Nearly 1,900 short sales closed in June, the highest monthly total ever for the area, according to the MLS data. More than 56% of the transactions were made with cash.
Wilcox said some banks are paying out huge incentives to borrowers in order to move the properties.
"Also, I have been told Chase has paid some short sale sellers between $10,000 and $30,000 on the short sale," Wilcox said. Indeed, the bank completes more short sales than any other and reports surfaced it was paying out incentives to entice troubled borrowers.
Short sales more than doubled the 726 REO sales in Phoenix during June.
"Lenders are taking advantage of the investor demand in Greater Phoenix for single family properties by short selling to them, and investors are flocking to short sales because of purchase price," Wilcox said.
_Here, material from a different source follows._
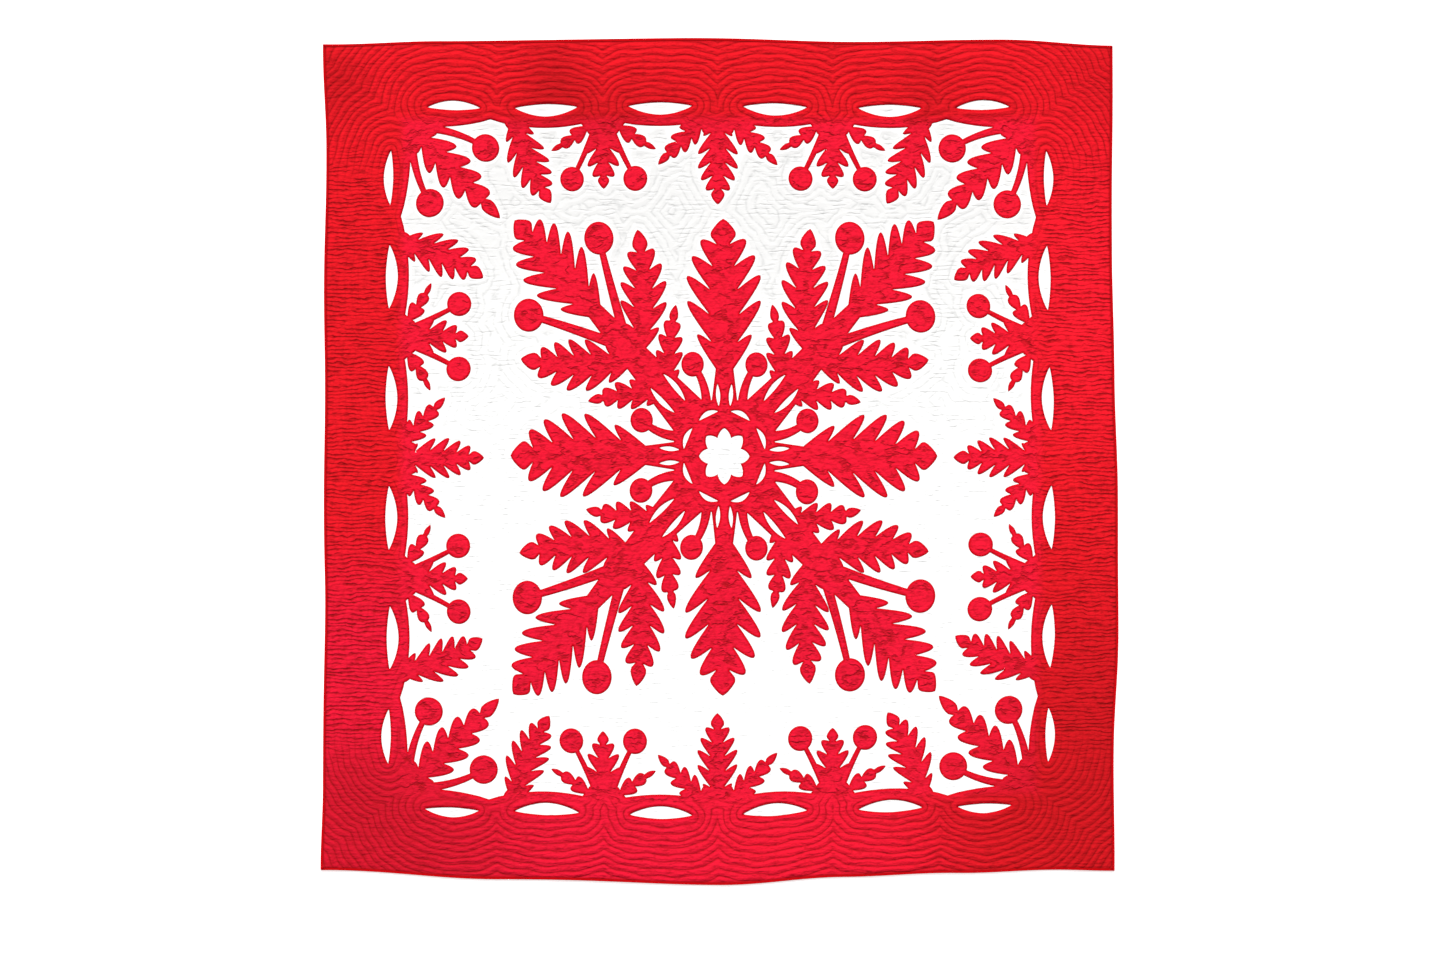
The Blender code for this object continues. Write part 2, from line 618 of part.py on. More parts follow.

Phoenix is one of the fastest growing markets in the country. Zillow ($54.95 -4.46%) reported a 12% growth in Phoenix home values over the past year was the most of any metro area. Fewer homes are listed for sale, forcing investors to flock toward any new properties coming to market from the banks.
According to the data, the area held a 1.2-month supply. A normal market has a six-month supply of homes for sale.
Still, most of the sales activity resides in the lowest end of the market. Roughly 62% of sales were under $200,000, according to Wilcox.